## EXERCISE AIM
Copy, character for character, the lines running from the one with "Recreate this object" to the one with "SLIP = 0.05", ends included. Leave out every other line.

··· MATERIAL FOR THIS EXERCISE ···

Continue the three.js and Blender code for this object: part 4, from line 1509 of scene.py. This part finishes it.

···
··· MATERIAL FOR THIS EXERCISE ···

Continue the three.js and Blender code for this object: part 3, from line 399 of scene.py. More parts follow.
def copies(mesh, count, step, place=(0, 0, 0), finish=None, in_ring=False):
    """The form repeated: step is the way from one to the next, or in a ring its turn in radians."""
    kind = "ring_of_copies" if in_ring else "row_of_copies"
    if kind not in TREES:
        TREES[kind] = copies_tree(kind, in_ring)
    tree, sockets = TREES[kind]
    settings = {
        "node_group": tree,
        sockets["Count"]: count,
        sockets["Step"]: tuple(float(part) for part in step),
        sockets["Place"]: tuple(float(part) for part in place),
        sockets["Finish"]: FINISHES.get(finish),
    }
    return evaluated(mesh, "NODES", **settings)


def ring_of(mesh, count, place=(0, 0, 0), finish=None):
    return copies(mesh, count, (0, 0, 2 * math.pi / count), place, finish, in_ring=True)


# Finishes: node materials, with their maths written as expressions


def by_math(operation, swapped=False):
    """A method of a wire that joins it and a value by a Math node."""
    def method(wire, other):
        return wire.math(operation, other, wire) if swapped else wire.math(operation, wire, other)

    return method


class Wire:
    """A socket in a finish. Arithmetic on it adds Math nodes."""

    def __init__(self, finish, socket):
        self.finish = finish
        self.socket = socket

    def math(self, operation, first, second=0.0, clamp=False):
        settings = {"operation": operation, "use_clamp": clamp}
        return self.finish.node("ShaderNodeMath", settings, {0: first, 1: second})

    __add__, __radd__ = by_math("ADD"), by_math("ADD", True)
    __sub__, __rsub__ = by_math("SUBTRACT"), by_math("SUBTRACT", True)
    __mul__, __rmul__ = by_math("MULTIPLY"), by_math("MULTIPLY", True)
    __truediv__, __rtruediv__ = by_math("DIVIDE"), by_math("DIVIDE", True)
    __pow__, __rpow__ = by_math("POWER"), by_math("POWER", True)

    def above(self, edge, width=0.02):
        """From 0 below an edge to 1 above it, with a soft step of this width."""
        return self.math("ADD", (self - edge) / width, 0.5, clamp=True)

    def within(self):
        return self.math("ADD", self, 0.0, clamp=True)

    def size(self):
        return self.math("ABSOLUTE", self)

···
··· MATERIAL FOR THIS EXERCISE ···

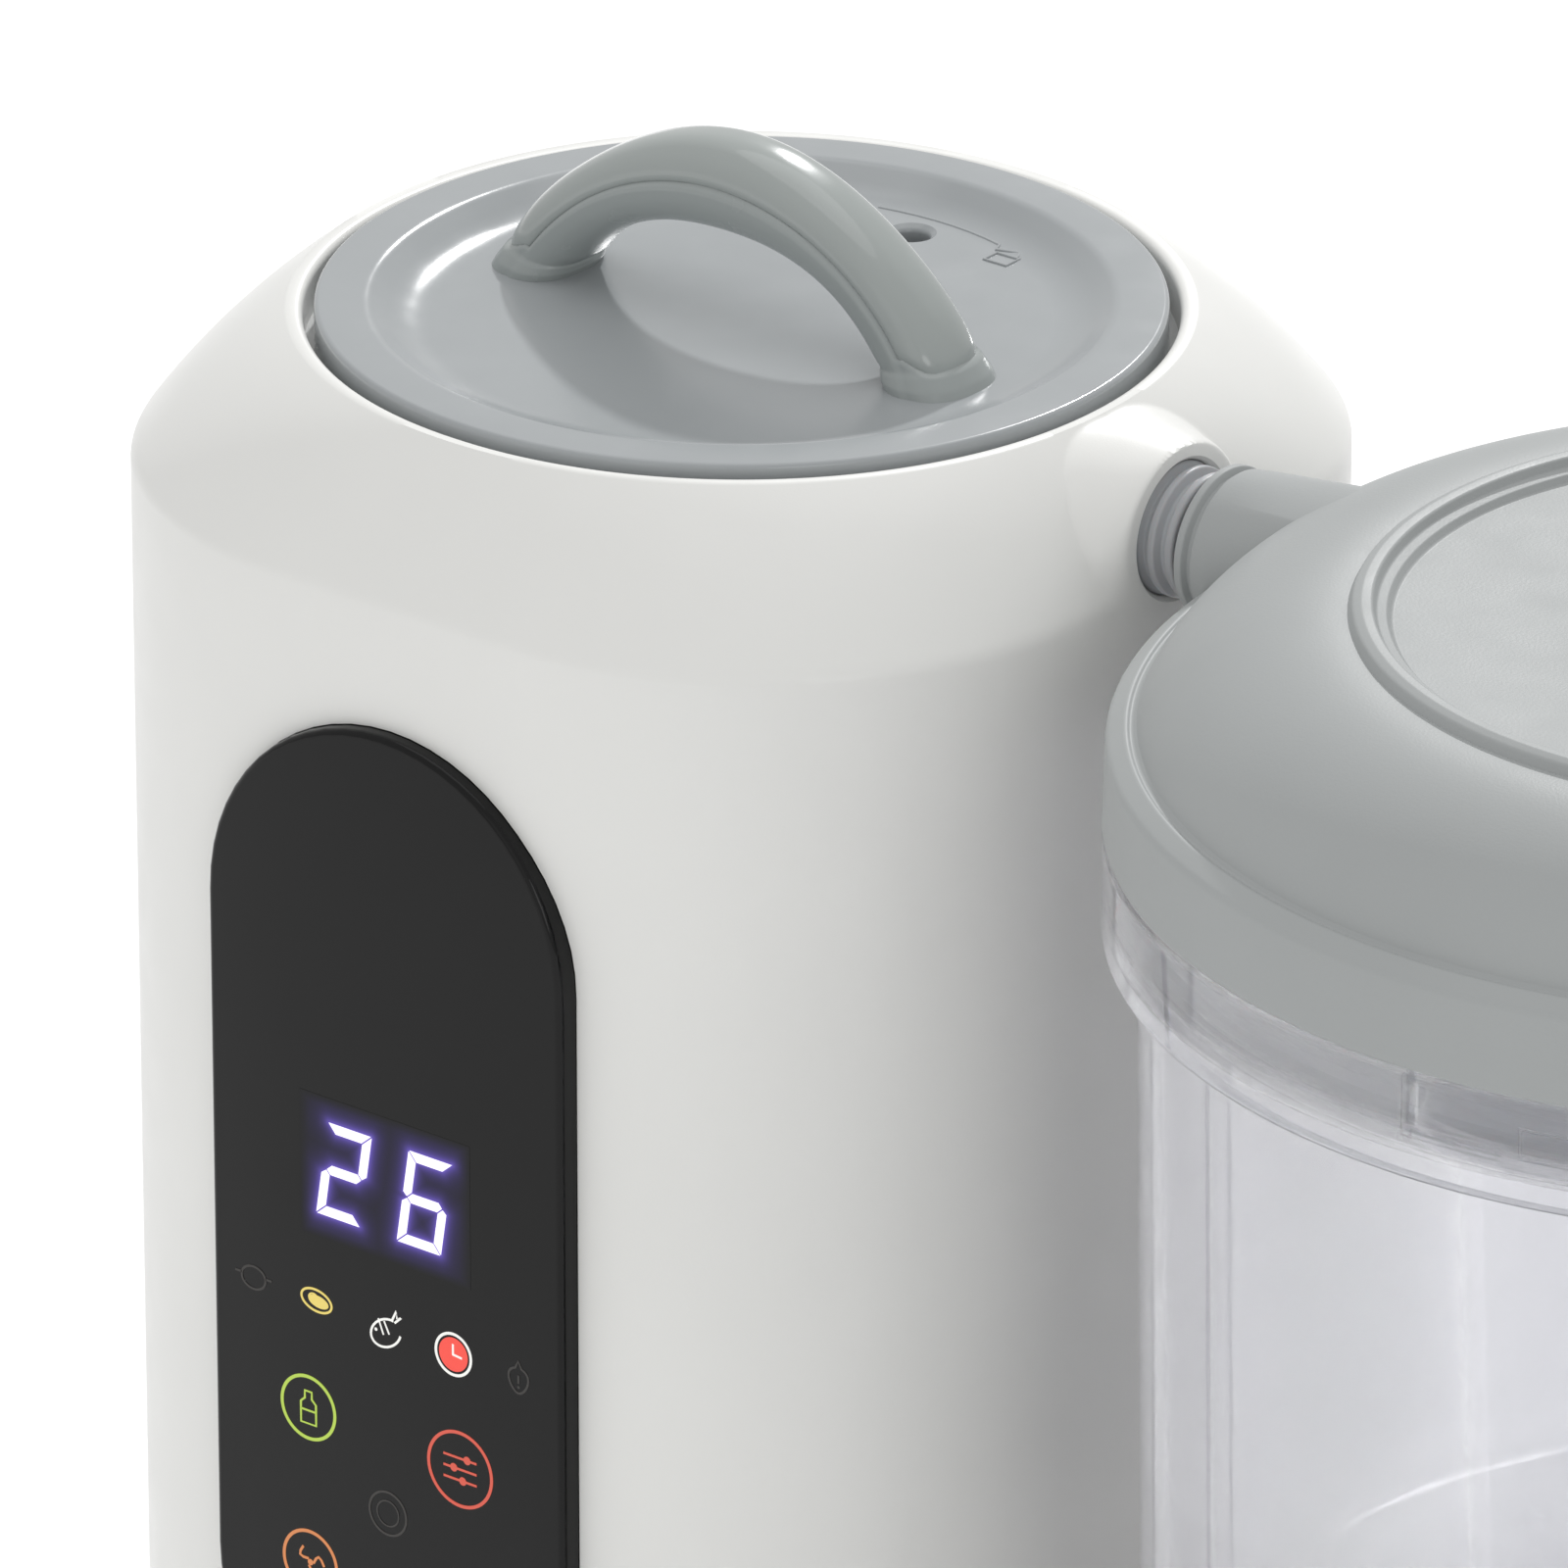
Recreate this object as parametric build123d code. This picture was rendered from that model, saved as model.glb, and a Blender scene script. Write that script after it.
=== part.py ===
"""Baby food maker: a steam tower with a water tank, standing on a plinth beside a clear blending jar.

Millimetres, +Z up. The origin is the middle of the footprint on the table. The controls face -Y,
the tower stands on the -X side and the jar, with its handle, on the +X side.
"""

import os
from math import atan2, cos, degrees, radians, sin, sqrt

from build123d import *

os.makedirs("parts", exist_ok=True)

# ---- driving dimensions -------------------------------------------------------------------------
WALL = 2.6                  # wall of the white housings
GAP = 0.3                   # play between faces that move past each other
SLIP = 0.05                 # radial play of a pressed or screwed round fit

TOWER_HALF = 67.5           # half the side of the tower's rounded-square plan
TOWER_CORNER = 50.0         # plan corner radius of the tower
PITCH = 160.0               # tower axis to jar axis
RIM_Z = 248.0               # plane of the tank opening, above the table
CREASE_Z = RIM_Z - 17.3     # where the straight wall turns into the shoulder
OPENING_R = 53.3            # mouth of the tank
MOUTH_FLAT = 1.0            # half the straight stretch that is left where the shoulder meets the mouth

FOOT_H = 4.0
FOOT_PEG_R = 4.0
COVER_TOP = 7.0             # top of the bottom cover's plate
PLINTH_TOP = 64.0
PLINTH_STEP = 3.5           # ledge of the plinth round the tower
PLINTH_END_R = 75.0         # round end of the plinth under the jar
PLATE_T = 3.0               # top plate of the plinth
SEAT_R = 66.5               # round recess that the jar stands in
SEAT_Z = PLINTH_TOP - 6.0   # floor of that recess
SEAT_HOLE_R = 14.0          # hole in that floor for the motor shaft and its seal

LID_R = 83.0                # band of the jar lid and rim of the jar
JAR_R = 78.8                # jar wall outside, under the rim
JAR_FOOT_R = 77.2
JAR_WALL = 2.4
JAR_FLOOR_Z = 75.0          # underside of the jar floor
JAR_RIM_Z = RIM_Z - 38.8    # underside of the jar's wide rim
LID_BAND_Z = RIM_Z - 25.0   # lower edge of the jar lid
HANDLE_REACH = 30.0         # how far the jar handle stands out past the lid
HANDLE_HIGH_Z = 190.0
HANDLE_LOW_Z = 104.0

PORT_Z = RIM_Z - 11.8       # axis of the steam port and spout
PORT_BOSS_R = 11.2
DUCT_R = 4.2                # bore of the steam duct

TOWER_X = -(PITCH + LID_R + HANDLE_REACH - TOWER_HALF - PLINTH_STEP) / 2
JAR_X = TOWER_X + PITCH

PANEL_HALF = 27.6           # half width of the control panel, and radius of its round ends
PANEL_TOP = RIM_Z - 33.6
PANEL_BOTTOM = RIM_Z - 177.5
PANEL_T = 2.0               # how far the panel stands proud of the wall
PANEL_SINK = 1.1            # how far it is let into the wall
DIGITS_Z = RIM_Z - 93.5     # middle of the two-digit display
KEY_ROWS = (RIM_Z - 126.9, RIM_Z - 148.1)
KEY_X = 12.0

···

## TASK RESULT
Recreate this object as parametric build123d code. This picture was rendered from that model, saved as model.glb, and a Blender scene script. Write that script after it.
=== part.py ===
"""Baby food maker: a steam tower with a water tank, standing on a plinth beside a clear blending jar.

Millimetres, +Z up. The origin is the middle of the footprint on the table. The controls face -Y,
the tower stands on the -X side and the jar, with its handle, on the +X side.
"""

import os
from math import atan2, cos, degrees, radians, sin, sqrt

from build123d import *

os.makedirs("parts", exist_ok=True)

# ---- driving dimensions -------------------------------------------------------------------------
WALL = 2.6                  # wall of the white housings
GAP = 0.3                   # play between faces that move past each other
SLIP = 0.05                 # radial play of a pressed or screwed round fit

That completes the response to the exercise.